In the previous section, the hardware foundations were established: Cache Coherence (keeping data consistent across caches using protocols like MSI/MESI) and Memory Consistency (rules regarding the ordering of operations). Now, the focus moves up the stack to Systems Programming. How can these hardware features be used to write correct, high-performance parallel software?

Synchronization Primitives

Standard loads and stores are insufficient for implementing locks. Atomic operations are needed: instructions that perform a read-modify-write cycle while guaranteeing that the memory bus is locked, preventing any other core from interfering.

The Test-and-Set (TAS) Instruction

The simplest atomic primitive is Test-And-Set (often implemented as XCHG on x86).

Operation: It reads the value at a memory address, returns it, and unconditionally writes a 1 to that address.
Atomicity: The hardware guarantees this happens as one indivisible unit.

Implementation: Basic Spinlock

A basic Spinlock can be built with this:

// 0 = Free, 1 = Locked
 
void acquire(int *lock) {
    // TAS returns the OLD value.
    // If it returns 1, another thread held it; the current thread keeps spinning.
    // If it returns 0, it was free, and the current thread just set it to 1; the current thread owns it.
    while (test_and_set(lock) == 1) {
        ; // spin
    }
}
 
void release(int *lock) {
    *lock = 0; // Simple write releases it
}

The Performance Problem with TAS

While correct, this implementation is disastrous for performance on a cached multicore system.

Writes cause Invalidations: Test-And-Set performs a write every single time, even if the lock is already held (writing 1 over an existing 1).
Bus Contention: To write, the coherence protocol (MESI) demands the cache line be in Modified state. This invalidates the copy in every other spinning core’s cache.
Ping-Pong: The cache line bounces between cores continuously. The interconnect is flooded with useless traffic, slowing down the entire machine, not just the app using the lock.

Optimization: Test-and-Test-and-Set

Bus traffic can be reduced by exploiting the cache. The expensive atomic write should only be attempted if the lock appears to be free locally.

void acquire(int *lock) {
    do {
        // 1. The "Test" (Normal Read)
        // Spin here while the lock is held.
        // The thread spins on a cached SHARED copy. Zero bus traffic.
        while (*lock == 1);
 
    } while (test_and_set(lock) == 1); // 2. The "Set" (Atomic Attempt)
}

How this works

Waiting: While the lock is held, all waiters have the line in Shared (S) state. They spin reading their local cache. This results in quiet bus operation.

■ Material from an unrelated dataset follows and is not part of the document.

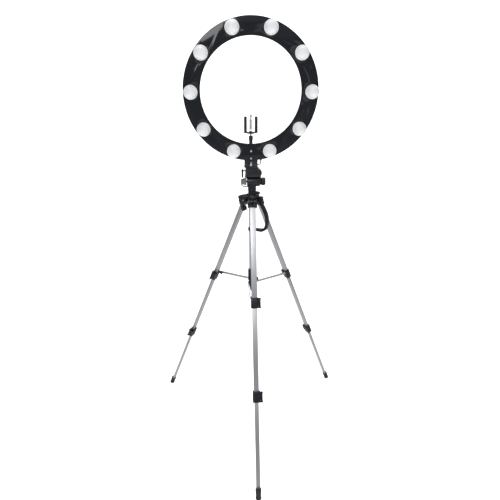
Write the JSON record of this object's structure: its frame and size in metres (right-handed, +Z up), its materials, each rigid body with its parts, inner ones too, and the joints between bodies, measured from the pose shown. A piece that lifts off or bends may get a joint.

Release: The owner writes 0. This invalidates all S copies.

Race: All waiters experience a cache miss, go to memory to fetch the new 0. They all exit the while loop.

Attempt: They all rush to execute test_and_set. One succeeds; the rest fail and go back to spinning.

Warning: This pattern works well in low-level systems code (OS kernels). In high-level application code (like Java), compiler or processor reordering might break the logic unless explicit memory fences are used.

Compare-and-Swap (CAS)

Test-And-Set is a blunt instrument (always writes 1). Compare-and-Swap (CAS) is a more precise, general-purpose primitive used for Lock-Free and Wait-Free algorithms.

Semantics

CAS(location, expected_old_value, new_value)

Atomically load value from location.
Compare with expected_old_value.
If equal: Write new_value to location.
Return: The actual value found at location.

Pattern: Lock-Free Update

Instead of locking a data structure, it is possible to optimistically try to update it. A common pattern is Read-Copy-Update:

Read a global pointer to the data.
Create a local copy of the data structure and modify it.
Use CAS to swap the global pointer to point to the new copy.
- Condition: Only swap if the global pointer hasn’t changed since step 1.
If CAS fails (someone else updated it), loop back to step 1 and try again with the new data.

The ABA Problem

There is a subtle flaw in the logic above. CAS checks if the value is the same, not if the history is the same.

Scenario:

Stack is A -> B -> C. Thread 1 reads Top (A).
Thread 1 stalls.
Thread 2 pops A. Stack is B -> C.
Thread 2 pushes A back. Stack is A -> B -> C.
Thread 1 wakes up. It wants to CAS A to B. It checks Top: it sees A. Success!
Bug: Thread 1 sets Top to B, but the B it held might be a freed pointer or structurally invalid now because the state changed underneath.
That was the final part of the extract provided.